■ SHORT EXERCISE: Repeat the listing in full, exactly as it stands.

*** RAW DATA

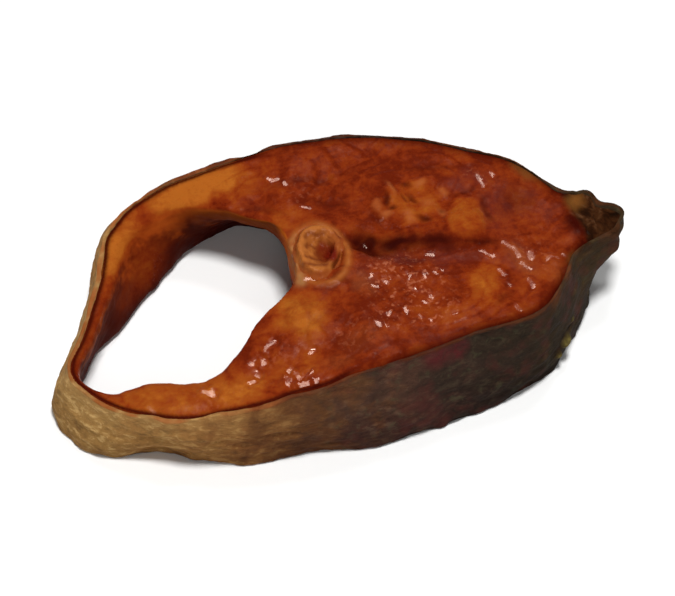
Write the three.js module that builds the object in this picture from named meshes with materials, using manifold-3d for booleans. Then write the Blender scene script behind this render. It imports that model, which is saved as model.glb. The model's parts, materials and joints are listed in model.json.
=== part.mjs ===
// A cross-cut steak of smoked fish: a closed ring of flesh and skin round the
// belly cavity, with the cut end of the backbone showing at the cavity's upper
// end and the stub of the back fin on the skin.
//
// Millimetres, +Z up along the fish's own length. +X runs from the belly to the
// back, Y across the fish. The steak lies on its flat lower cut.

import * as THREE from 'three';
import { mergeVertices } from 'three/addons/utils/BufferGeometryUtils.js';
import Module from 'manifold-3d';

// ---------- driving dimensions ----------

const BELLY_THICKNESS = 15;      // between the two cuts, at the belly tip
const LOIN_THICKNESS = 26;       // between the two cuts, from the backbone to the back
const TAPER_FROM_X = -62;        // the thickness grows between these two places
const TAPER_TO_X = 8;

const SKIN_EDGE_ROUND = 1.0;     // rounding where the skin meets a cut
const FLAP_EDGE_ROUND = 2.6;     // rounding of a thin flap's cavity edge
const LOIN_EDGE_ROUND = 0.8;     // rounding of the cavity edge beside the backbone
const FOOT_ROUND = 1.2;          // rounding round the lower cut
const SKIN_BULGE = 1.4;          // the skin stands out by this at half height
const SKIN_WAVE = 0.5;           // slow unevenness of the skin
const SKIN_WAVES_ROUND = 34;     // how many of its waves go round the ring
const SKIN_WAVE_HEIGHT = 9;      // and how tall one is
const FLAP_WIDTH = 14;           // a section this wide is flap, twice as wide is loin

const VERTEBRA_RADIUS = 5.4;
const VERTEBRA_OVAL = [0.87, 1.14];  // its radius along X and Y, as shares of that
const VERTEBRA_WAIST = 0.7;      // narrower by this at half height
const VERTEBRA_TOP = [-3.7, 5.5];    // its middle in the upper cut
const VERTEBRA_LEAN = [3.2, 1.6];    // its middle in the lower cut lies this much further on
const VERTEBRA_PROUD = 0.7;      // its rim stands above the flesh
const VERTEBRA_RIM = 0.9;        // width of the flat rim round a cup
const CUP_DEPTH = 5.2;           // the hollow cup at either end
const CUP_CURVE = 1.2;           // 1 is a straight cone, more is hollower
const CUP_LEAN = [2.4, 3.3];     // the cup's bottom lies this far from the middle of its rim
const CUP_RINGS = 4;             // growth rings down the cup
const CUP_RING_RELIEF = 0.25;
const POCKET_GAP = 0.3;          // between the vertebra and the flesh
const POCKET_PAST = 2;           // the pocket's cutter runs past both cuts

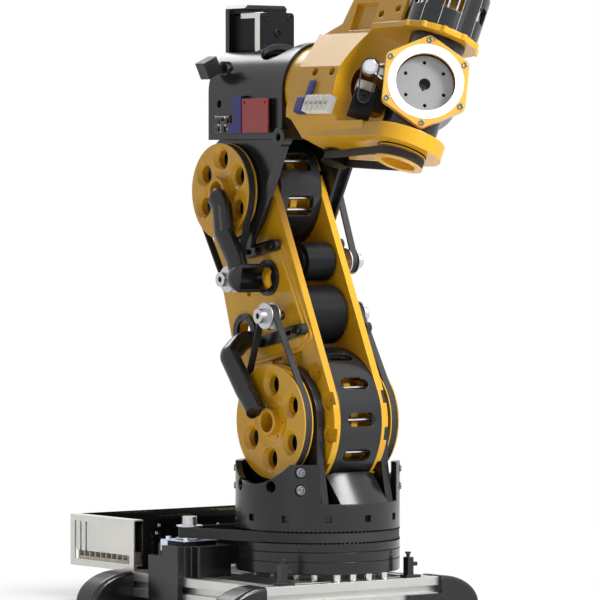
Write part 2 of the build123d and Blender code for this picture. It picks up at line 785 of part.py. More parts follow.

******

■ RESULT OF THIS TASK:
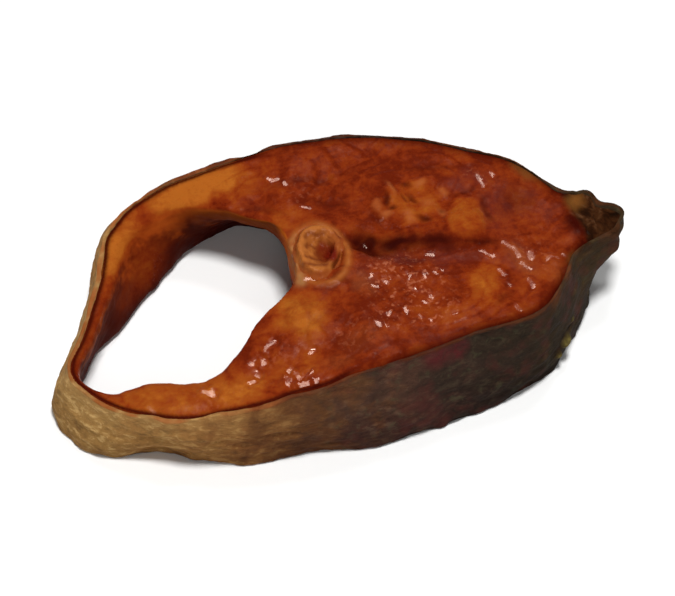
Write the three.js module that builds the object in this picture from named meshes with materials, using manifold-3d for booleans. Then write the Blender scene script behind this render. It imports that model, which is saved as model.glb. The model's parts, materials and joints are listed in model.json.
=== part.mjs ===
// A cross-cut steak of smoked fish: a closed ring of flesh and skin round the
// belly cavity, with the cut end of the backbone showing at the cavity's upper
// end and the stub of the back fin on the skin.
//
// Millimetres, +Z up along the fish's own length. +X runs from the belly to the
// back, Y across the fish. The steak lies on its flat lower cut.

import * as THREE from 'three';
import { mergeVertices } from 'three/addons/utils/BufferGeometryUtils.js';
import Module from 'manifold-3d';

// ---------- driving dimensions ----------

const BELLY_THICKNESS = 15;      // between the two cuts, at the belly tip
const LOIN_THICKNESS = 26;       // between the two cuts, from the backbone to the back
const TAPER_FROM_X = -62;        // the thickness grows between these two places
const TAPER_TO_X = 8;

const SKIN_EDGE_ROUND = 1.0;     // rounding where the skin meets a cut
const FLAP_EDGE_ROUND = 2.6;     // rounding of a thin flap's cavity edge
const LOIN_EDGE_ROUND = 0.8;     // rounding of the cavity edge beside the backbone
const FOOT_ROUND = 1.2;          // rounding round the lower cut
const SKIN_BULGE = 1.4;          // the skin stands out by this at half height
const SKIN_WAVE = 0.5;           // slow unevenness of the skin
const SKIN_WAVES_ROUND = 34;     // how many of its waves go round the ring
const SKIN_WAVE_HEIGHT = 9;      // and how tall one is
const FLAP_WIDTH = 14;           // a section this wide is flap, twice as wide is loin

const VERTEBRA_RADIUS = 5.4;
const VERTEBRA_OVAL = [0.87, 1.14];  // its radius along X and Y, as shares of that
const VERTEBRA_WAIST = 0.7;      // narrower by this at half height
const VERTEBRA_TOP = [-3.7, 5.5];    // its middle in the upper cut
const VERTEBRA_LEAN = [3.2, 1.6];    // its middle in the lower cut lies this much further on
const VERTEBRA_PROUD = 0.7;      // its rim stands above the flesh
const VERTEBRA_RIM = 0.9;        // width of the flat rim round a cup
const CUP_DEPTH = 5.2;           // the hollow cup at either end
const CUP_CURVE = 1.2;           // 1 is a straight cone, more is hollower
const CUP_LEAN = [2.4, 3.3];     // the cup's bottom lies this far from the middle of its rim
const CUP_RINGS = 4;             // growth rings down the cup
const CUP_RING_RELIEF = 0.25;
const POCKET_GAP = 0.3;          // between the vertebra and the flesh
const POCKET_PAST = 2;           // the pocket's cutter runs past both cuts

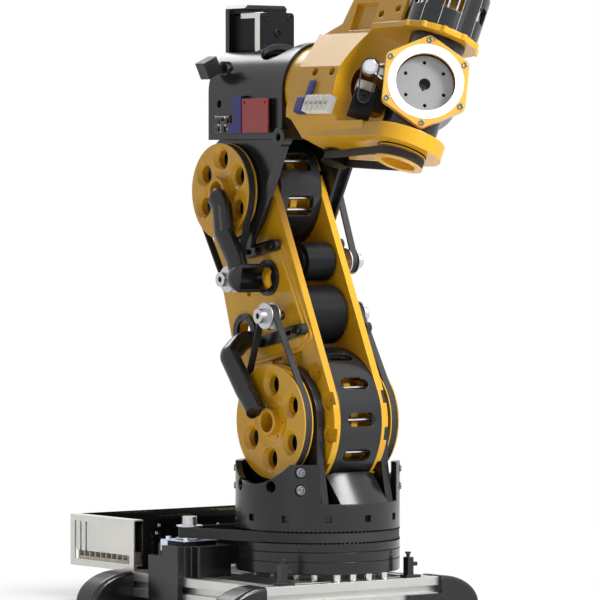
Write part 2 of the build123d and Blender code for this picture. It picks up at line 785 of part.py. More parts follow.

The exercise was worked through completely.